Controversial conditions

In 1902 the question of a Norwegian consular service was again raised, and in autumn 1903 negotiations with the Swedes on the relations between the two countries were resumed. The outlook appeared promising, but in 1904 the Norwegians experienced a setback. The Swedish Government proposed a number of conditions that Norway found unacceptable.

The conditions included a stipulation that Sweden would have the final word in the event of disagreement and that the Swedish foreign minister had the power to suspend a Norwegian diplomat. Norway considered it unacceptable that Sweden should be in a position to dismiss a Norwegian senior official.

The Norwegian Government demanded that the conditions be withdrawn, but the Swedes refused to agree.

King Oscar refuses his sanction

On 11 March 1905 the Norwegian prime minister Christian Michelsen formed a new government. In its inaugural address the new government stated that it would exercise “Norway’s constitutional right to its own consular service and assert Norway’s sovereignty as a free and independent state". These words did not necessarily imply a break with the union, but an increasing number of people became convinced that the only solution was dissolution.

At the end of May both chambers of the Storting, the Odelsting and the Lagting, adopted the Consular Act. When King Oscar responded by refusing to sanction it, the Government resigned. The King at first refused to accept the Government’s resignation, but was persuaded to do so by his son, Crown Prince Gustav. However, the King added a protocol stating that: “Since it is clear to me that no other government can now be formed, I do not accept the ministers’ resignations.”

Resolution of 7 June

In response to the King’s protocol the Storting passed a resolution on 7 June unilaterally dissolving the union. The reasons given by the Storting were that since all the members of the Council of State had resigned their offices, and since the King had declared that he was unable to give the country a new government, the King was no longer fulfilling his constitutional obligations.
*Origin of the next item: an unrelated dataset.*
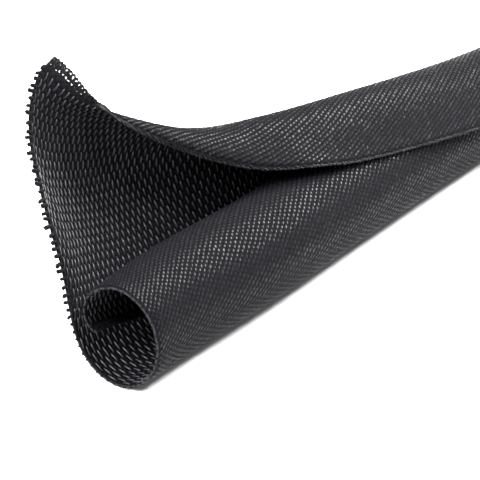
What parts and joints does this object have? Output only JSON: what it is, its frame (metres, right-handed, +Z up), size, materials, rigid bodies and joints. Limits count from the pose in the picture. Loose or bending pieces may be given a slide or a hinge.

The Storting therefore authorised the members of the Council of State to continue to function as a government in accordance with the Norwegian Constitution and existing law, which would necessarily be amended to take account of the fact that the union with Sweden under a single king had been dissolved since the King was no longer functioning as king of Norway.


Sweden refused to accept the Norwegian resolution and maintained that certain conditions had to be fulfilled before the union could be dissolved. These included the holding of a referendum to find out whether the Norwegian people agreed with the Storting’s decision.

On 13 August 1905 the country went to the polls. There were 368,208 votes in favour of dissolution and 184 against. Only men had the vote, but 244,765 women had signed lists supporting dissolution.

Negotiations in Karlstad

Negotiations on Norway’s formal withdrawal from the union began on 31 August. Relations were tense, and troops were mobilised on both sides of the border. There was a very real danger of war. On 23 September, however, the negotiations reached a peaceful conclusion. Oscar II formally recognised Norway as an independent state and on 26 October he abdicated from the Norwegian throne. He also declined the offer to constitute a Swedish prince as king of Norway. The union between Norway and Sweden had been dissolved without a shot being fired.